* Written exercise *
Write out all of the data exactly as it appears.

>> BEGIN

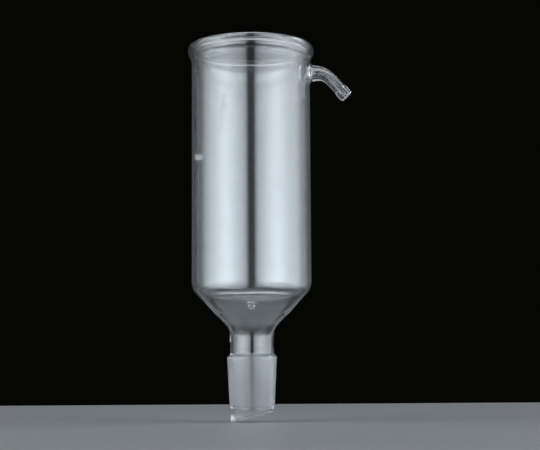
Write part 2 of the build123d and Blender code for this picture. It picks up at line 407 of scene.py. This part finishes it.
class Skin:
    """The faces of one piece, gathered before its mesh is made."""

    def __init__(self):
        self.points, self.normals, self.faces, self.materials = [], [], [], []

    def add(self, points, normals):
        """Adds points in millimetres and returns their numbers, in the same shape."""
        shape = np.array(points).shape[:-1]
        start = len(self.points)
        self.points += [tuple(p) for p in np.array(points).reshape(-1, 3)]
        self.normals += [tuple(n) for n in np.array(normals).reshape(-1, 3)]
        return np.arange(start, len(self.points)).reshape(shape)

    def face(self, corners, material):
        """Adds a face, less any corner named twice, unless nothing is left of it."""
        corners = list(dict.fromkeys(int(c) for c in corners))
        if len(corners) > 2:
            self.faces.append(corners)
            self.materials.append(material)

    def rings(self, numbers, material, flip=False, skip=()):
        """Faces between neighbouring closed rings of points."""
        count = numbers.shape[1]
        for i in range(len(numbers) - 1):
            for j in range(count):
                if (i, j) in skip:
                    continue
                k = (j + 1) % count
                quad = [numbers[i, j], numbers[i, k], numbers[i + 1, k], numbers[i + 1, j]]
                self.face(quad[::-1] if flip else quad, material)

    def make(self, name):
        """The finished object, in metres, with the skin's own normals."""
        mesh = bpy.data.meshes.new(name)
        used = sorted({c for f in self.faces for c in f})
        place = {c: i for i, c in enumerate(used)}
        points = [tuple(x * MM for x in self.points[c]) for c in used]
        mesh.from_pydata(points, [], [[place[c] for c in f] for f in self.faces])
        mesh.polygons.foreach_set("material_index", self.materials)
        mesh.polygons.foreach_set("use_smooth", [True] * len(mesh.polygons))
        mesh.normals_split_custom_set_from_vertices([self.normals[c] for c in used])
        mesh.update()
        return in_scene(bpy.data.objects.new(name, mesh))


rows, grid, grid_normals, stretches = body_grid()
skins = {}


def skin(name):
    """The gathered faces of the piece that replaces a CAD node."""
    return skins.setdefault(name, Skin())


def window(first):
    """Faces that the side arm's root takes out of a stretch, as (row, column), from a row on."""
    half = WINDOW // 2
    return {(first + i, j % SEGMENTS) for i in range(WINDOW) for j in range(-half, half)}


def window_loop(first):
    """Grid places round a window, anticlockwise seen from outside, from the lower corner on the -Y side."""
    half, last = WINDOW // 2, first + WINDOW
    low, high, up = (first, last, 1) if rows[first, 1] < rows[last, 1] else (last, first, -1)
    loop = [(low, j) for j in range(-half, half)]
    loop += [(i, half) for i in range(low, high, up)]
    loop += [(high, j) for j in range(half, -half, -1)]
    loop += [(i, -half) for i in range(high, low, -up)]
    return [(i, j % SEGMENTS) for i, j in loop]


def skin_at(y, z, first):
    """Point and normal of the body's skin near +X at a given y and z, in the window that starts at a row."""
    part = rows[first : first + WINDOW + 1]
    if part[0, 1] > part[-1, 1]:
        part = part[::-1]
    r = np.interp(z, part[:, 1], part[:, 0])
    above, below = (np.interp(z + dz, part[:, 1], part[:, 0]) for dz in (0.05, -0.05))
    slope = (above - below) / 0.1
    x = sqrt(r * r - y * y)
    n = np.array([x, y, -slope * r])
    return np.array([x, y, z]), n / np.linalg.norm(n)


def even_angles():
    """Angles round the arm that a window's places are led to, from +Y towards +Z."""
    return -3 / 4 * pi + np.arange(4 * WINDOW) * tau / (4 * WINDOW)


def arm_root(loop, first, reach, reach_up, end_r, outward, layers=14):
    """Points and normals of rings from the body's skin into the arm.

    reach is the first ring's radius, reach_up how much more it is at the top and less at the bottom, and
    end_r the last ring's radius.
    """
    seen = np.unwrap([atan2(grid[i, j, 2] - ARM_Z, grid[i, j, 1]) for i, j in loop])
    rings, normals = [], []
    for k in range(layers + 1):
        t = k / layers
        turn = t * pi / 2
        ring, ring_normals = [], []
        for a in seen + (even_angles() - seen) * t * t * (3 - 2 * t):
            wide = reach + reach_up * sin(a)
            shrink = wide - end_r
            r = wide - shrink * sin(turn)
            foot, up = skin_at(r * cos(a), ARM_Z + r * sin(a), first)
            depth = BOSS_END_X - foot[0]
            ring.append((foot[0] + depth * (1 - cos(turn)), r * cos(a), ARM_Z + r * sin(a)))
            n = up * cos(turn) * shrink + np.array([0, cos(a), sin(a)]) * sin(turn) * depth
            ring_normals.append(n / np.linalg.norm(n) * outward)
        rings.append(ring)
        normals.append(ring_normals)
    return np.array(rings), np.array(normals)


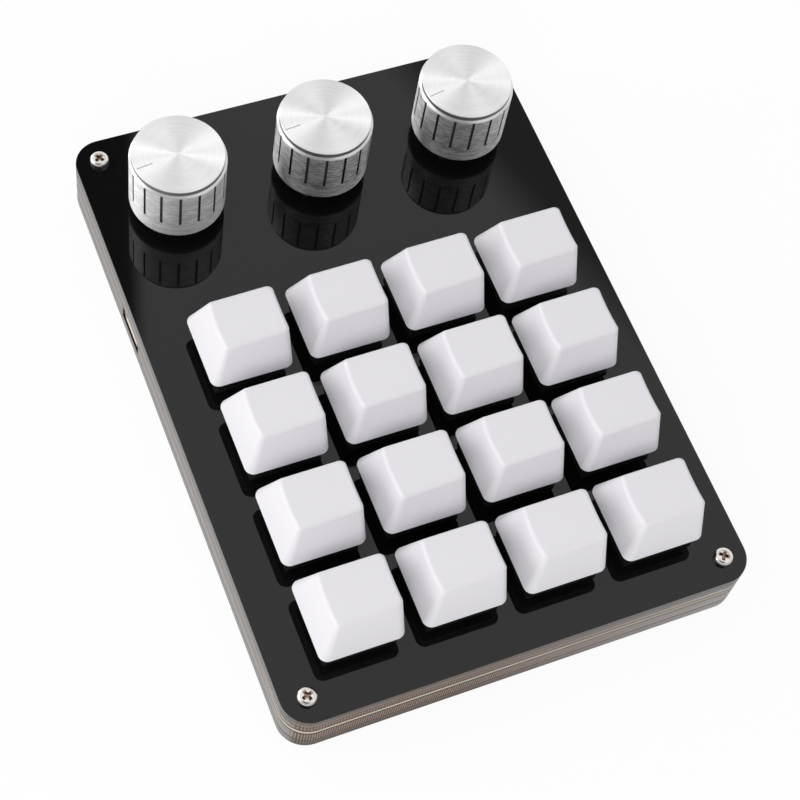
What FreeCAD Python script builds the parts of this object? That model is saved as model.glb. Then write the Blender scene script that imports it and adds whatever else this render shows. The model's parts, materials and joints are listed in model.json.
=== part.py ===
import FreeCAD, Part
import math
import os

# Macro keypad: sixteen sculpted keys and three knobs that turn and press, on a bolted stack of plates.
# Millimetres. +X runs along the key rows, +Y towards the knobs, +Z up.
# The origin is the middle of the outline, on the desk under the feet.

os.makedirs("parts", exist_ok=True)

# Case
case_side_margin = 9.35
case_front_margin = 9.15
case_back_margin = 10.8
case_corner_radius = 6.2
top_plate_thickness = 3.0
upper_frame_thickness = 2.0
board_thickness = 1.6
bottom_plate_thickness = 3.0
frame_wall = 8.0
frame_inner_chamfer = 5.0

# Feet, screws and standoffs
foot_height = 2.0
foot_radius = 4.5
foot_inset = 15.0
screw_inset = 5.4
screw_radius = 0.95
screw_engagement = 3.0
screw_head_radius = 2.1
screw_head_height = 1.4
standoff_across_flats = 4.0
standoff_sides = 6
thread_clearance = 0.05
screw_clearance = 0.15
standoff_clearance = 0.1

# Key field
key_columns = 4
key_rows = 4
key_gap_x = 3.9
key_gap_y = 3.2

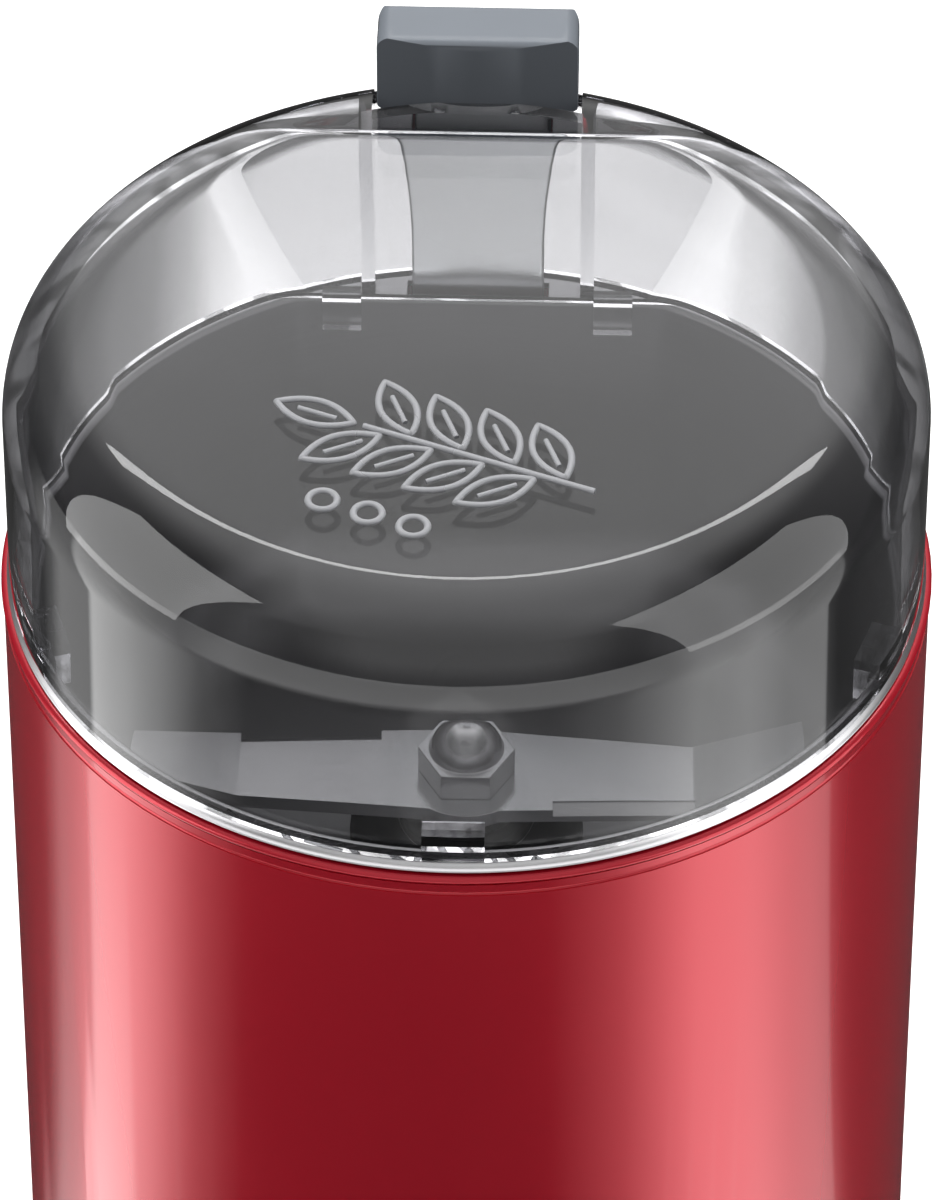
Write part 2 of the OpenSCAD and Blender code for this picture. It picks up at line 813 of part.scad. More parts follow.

>> END

* Result *
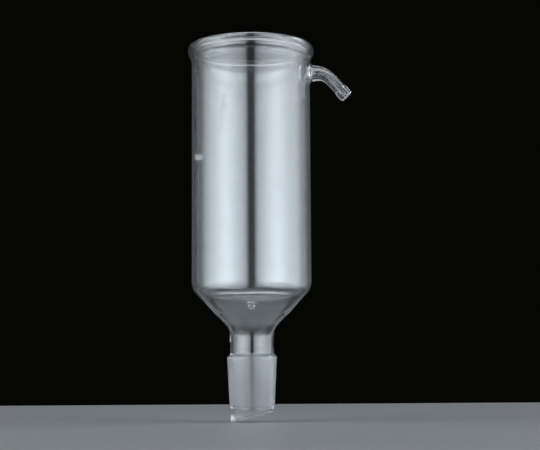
Write part 2 of the build123d and Blender code for this picture. It picks up at line 407 of scene.py. This part finishes it.
class Skin:
    """The faces of one piece, gathered before its mesh is made."""

    def __init__(self):
        self.points, self.normals, self.faces, self.materials = [], [], [], []

    def add(self, points, normals):
        """Adds points in millimetres and returns their numbers, in the same shape."""
        shape = np.array(points).shape[:-1]
        start = len(self.points)
        self.points += [tuple(p) for p in np.array(points).reshape(-1, 3)]
        self.normals += [tuple(n) for n in np.array(normals).reshape(-1, 3)]
        return np.arange(start, len(self.points)).reshape(shape)

    def face(self, corners, material):
        """Adds a face, less any corner named twice, unless nothing is left of it."""
        corners = list(dict.fromkeys(int(c) for c in corners))
        if len(corners) > 2:
            self.faces.append(corners)
            self.materials.append(material)

    def rings(self, numbers, material, flip=False, skip=()):
        """Faces between neighbouring closed rings of points."""
        count = numbers.shape[1]
        for i in range(len(numbers) - 1):
            for j in range(count):
                if (i, j) in skip:
                    continue
                k = (j + 1) % count
                quad = [numbers[i, j], numbers[i, k], numbers[i + 1, k], numbers[i + 1, j]]
                self.face(quad[::-1] if flip else quad, material)

    def make(self, name):
        """The finished object, in metres, with the skin's own normals."""
        mesh = bpy.data.meshes.new(name)
        used = sorted({c for f in self.faces for c in f})
        place = {c: i for i, c in enumerate(used)}
        points = [tuple(x * MM for x in self.points[c]) for c in used]
        mesh.from_pydata(points, [], [[place[c] for c in f] for f in self.faces])
        mesh.polygons.foreach_set("material_index", self.materials)
        mesh.polygons.foreach_set("use_smooth", [True] * len(mesh.polygons))
        mesh.normals_split_custom_set_from_vertices([self.normals[c] for c in used])
        mesh.update()
        return in_scene(bpy.data.objects.new(name, mesh))


rows, grid, grid_normals, stretches = body_grid()
skins = {}


def skin(name):
    """The gathered faces of the piece that replaces a CAD node."""
    return skins.setdefault(name, Skin())


def window(first):
    """Faces that the side arm's root takes out of a stretch, as (row, column), from a row on."""
    half = WINDOW // 2
    return {(first + i, j % SEGMENTS) for i in range(WINDOW) for j in range(-half, half)}


def window_loop(first):
    """Grid places round a window, anticlockwise seen from outside, from the lower corner on the -Y side."""
    half, last = WINDOW // 2, first + WINDOW
    low, high, up = (first, last, 1) if rows[first, 1] < rows[last, 1] else (last, first, -1)
    loop = [(low, j) for j in range(-half, half)]
    loop += [(i, half) for i in range(low, high, up)]
    loop += [(high, j) for j in range(half, -half, -1)]
    loop += [(i, -half) for i in range(high, low, -up)]
    return [(i, j % SEGMENTS) for i, j in loop]


def skin_at(y, z, first):
    """Point and normal of the body's skin near +X at a given y and z, in the window that starts at a row."""
    part = rows[first : first + WINDOW + 1]
    if part[0, 1] > part[-1, 1]:
        part = part[::-1]
    r = np.interp(z, part[:, 1], part[:, 0])
    above, below = (np.interp(z + dz, part[:, 1], part[:, 0]) for dz in (0.05, -0.05))
    slope = (above - below) / 0.1
    x = sqrt(r * r - y * y)
    n = np.array([x, y, -slope * r])
    return np.array([x, y, z]), n / np.linalg.norm(n)


def even_angles():
    """Angles round the arm that a window's places are led to, from +Y towards +Z."""
    return -3 / 4 * pi + np.arange(4 * WINDOW) * tau / (4 * WINDOW)


def arm_root(loop, first, reach, reach_up, end_r, outward, layers=14):
    """Points and normals of rings from the body's skin into the arm.

    reach is the first ring's radius, reach_up how much more it is at the top and less at the bottom, and
    end_r the last ring's radius.
    """
    seen = np.unwrap([atan2(grid[i, j, 2] - ARM_Z, grid[i, j, 1]) for i, j in loop])
    rings, normals = [], []
    for k in range(layers + 1):
        t = k / layers
        turn = t * pi / 2
        ring, ring_normals = [], []
        for a in seen + (even_angles() - seen) * t * t * (3 - 2 * t):
            wide = reach + reach_up * sin(a)
            shrink = wide - end_r
            r = wide - shrink * sin(turn)
            foot, up = skin_at(r * cos(a), ARM_Z + r * sin(a), first)
            depth = BOSS_END_X - foot[0]
            ring.append((foot[0] + depth * (1 - cos(turn)), r * cos(a), ARM_Z + r * sin(a)))
            n = up * cos(turn) * shrink + np.array([0, cos(a), sin(a)]) * sin(turn) * depth
            ring_normals.append(n / np.linalg.norm(n) * outward)
        rings.append(ring)
        normals.append(ring_normals)
    return np.array(rings), np.array(normals)


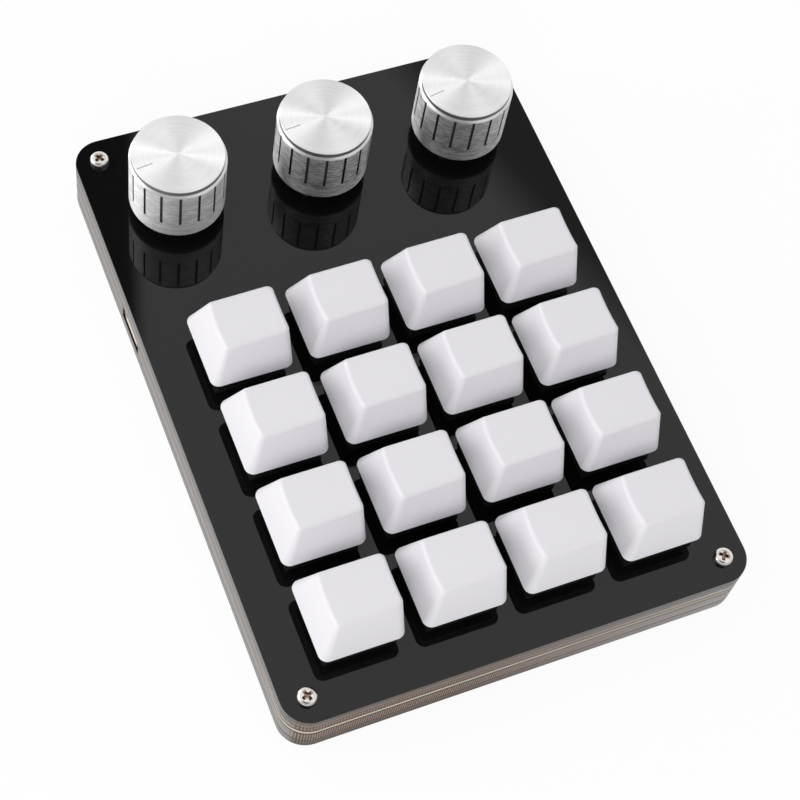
What FreeCAD Python script builds the parts of this object? That model is saved as model.glb. Then write the Blender scene script that imports it and adds whatever else this render shows. The model's parts, materials and joints are listed in model.json.
=== part.py ===
import FreeCAD, Part
import math
import os

# Macro keypad: sixteen sculpted keys and three knobs that turn and press, on a bolted stack of plates.
# Millimetres. +X runs along the key rows, +Y towards the knobs, +Z up.
# The origin is the middle of the outline, on the desk under the feet.

os.makedirs("parts", exist_ok=True)

# Case
case_side_margin = 9.35
case_front_margin = 9.15
case_back_margin = 10.8
case_corner_radius = 6.2
top_plate_thickness = 3.0
upper_frame_thickness = 2.0
board_thickness = 1.6
bottom_plate_thickness = 3.0
frame_wall = 8.0
frame_inner_chamfer = 5.0

# Feet, screws and standoffs
foot_height = 2.0
foot_radius = 4.5
foot_inset = 15.0
screw_inset = 5.4
screw_radius = 0.95
screw_engagement = 3.0
screw_head_radius = 2.1
screw_head_height = 1.4
standoff_across_flats = 4.0
standoff_sides = 6
thread_clearance = 0.05
screw_clearance = 0.15
standoff_clearance = 0.1

# Key field
key_columns = 4
key_rows = 4
key_gap_x = 3.9
key_gap_y = 3.2

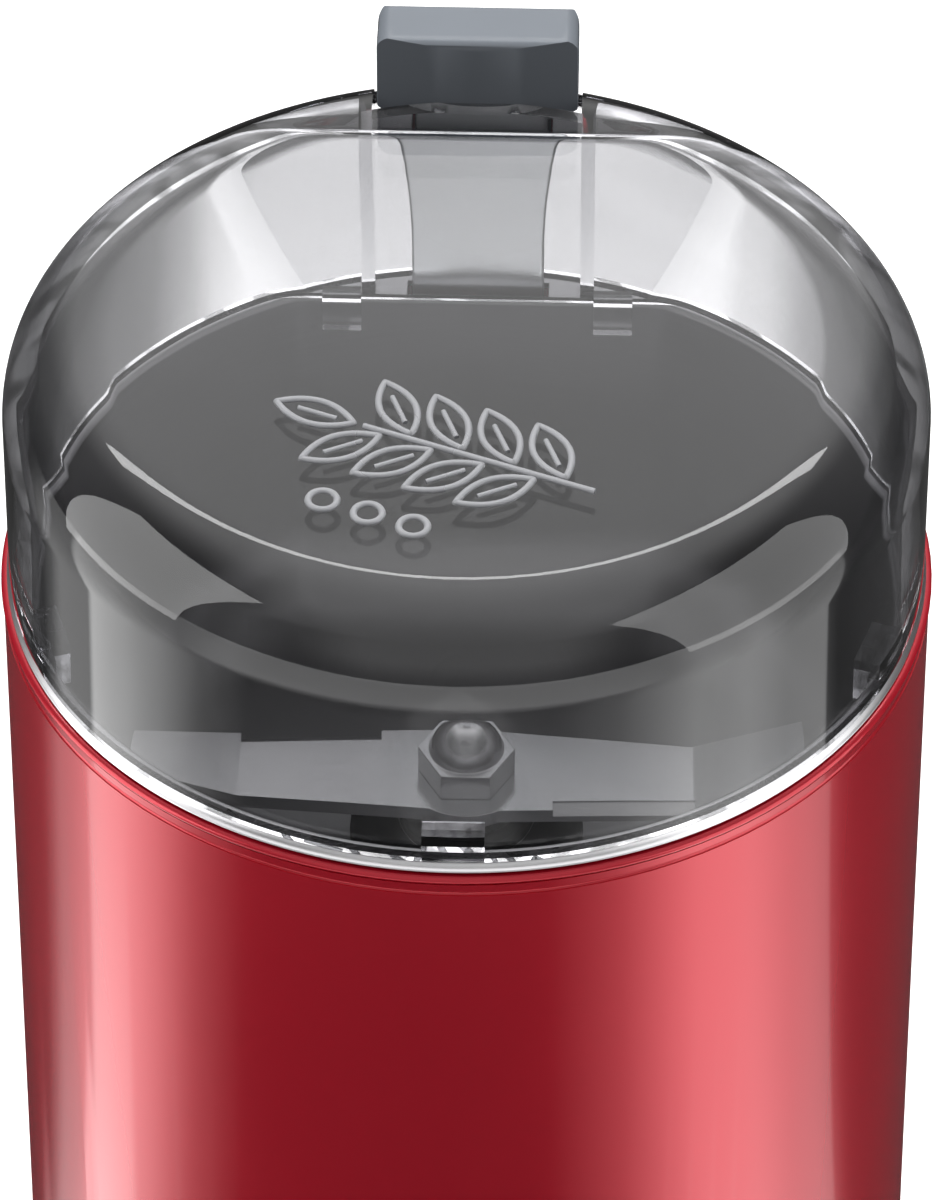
Write part 2 of the OpenSCAD and Blender code for this picture. It picks up at line 813 of part.scad. More parts follow.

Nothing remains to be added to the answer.